--- BEGIN Information supplied ---

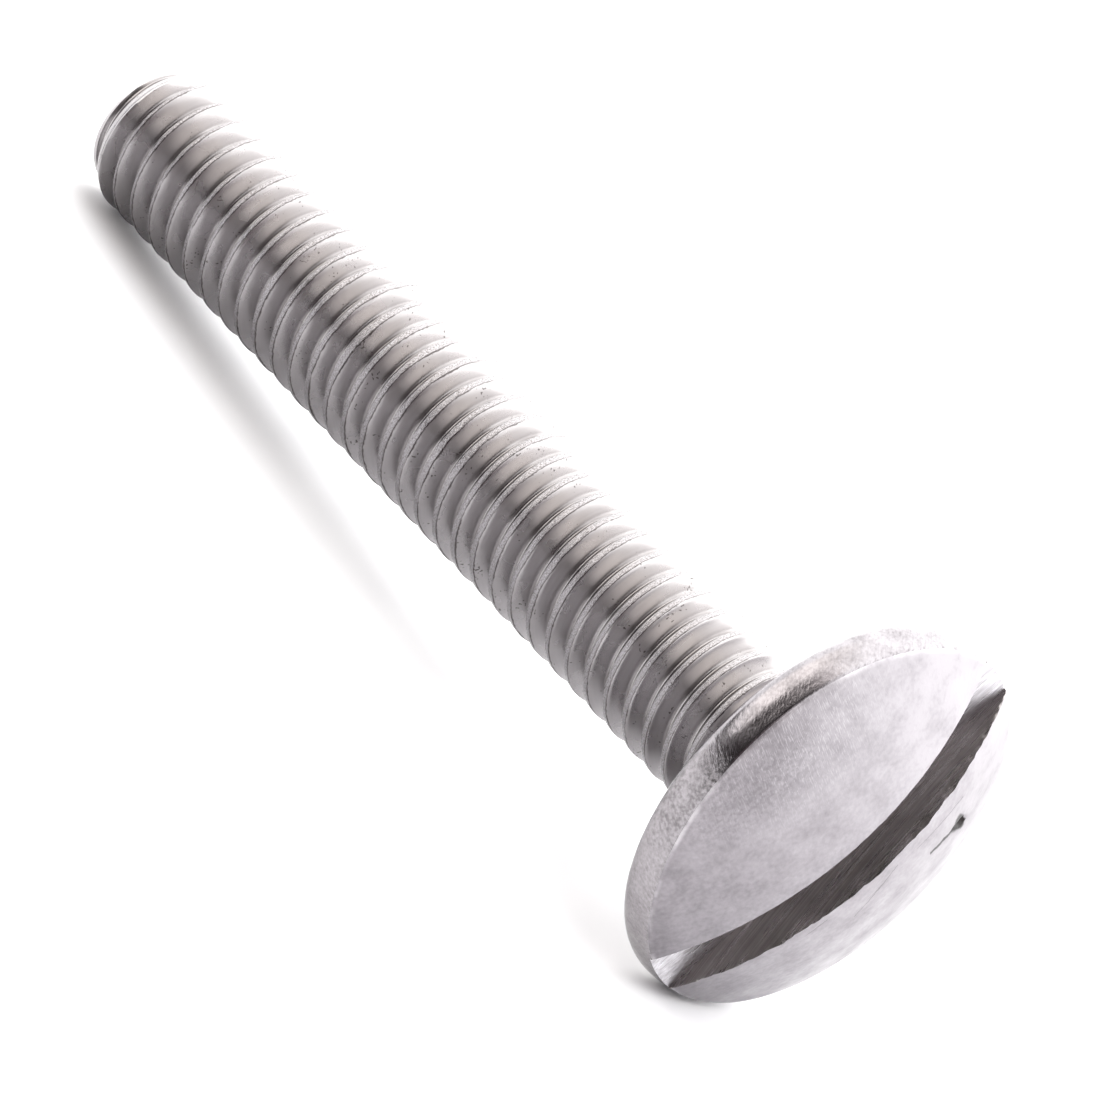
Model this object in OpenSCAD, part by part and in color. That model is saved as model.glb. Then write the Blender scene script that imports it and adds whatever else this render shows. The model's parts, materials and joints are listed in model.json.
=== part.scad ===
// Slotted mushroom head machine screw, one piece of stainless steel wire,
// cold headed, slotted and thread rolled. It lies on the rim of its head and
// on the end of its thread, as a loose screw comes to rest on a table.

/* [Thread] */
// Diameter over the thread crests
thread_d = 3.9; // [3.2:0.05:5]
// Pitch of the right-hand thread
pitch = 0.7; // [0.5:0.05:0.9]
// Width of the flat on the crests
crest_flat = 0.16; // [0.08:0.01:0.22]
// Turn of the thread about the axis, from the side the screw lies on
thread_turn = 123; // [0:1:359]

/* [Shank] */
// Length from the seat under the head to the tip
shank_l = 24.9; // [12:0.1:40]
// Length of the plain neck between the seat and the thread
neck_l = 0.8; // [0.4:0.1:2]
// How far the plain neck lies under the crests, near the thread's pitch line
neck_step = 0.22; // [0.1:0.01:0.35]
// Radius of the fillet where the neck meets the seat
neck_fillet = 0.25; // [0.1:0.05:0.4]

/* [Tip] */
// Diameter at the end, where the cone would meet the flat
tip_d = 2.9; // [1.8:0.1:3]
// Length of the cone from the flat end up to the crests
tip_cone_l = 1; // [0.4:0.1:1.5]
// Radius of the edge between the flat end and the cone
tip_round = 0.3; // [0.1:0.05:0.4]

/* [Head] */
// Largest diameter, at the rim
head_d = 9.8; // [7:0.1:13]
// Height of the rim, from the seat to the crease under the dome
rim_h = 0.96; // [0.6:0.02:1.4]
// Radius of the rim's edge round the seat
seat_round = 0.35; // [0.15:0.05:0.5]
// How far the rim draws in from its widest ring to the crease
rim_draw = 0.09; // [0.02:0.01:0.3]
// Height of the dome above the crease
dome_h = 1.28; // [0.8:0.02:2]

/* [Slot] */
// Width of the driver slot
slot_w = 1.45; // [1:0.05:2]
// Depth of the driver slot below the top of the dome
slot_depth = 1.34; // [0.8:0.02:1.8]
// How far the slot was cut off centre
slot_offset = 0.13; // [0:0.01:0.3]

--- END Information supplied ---
--- BEGIN Information supplied ---

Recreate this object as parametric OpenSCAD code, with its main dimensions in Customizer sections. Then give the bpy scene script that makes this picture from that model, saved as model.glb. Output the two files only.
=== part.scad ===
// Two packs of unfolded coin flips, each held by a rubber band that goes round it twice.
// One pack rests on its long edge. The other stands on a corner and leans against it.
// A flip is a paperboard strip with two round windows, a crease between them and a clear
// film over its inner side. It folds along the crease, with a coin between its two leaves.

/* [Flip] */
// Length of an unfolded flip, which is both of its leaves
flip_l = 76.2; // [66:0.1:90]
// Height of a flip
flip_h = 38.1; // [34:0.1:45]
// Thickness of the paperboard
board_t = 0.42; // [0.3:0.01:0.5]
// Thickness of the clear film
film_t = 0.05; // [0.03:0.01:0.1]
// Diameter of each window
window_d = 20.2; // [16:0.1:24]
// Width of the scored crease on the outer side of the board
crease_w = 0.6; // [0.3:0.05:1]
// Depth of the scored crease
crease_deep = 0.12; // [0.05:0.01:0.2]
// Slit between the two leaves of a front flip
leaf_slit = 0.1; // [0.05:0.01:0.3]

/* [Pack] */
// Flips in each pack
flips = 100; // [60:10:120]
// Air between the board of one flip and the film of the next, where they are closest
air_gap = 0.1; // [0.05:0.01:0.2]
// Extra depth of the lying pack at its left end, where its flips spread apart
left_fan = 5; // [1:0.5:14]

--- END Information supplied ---

Problem to work on =>
Transcribe, word for word, every line from the line with "Model this object" to the line with "on a table.", inclusive, and output nothing else.

Result =>
Model this object in OpenSCAD, part by part and in color. That model is saved as model.glb. Then write the Blender scene script that imports it and adds whatever else this render shows. The model's parts, materials and joints are listed in model.json.
=== part.scad ===
// Slotted mushroom head machine screw, one piece of stainless steel wire,
// cold headed, slotted and thread rolled. It lies on the rim of its head and
// on the end of its thread, as a loose screw comes to rest on a table.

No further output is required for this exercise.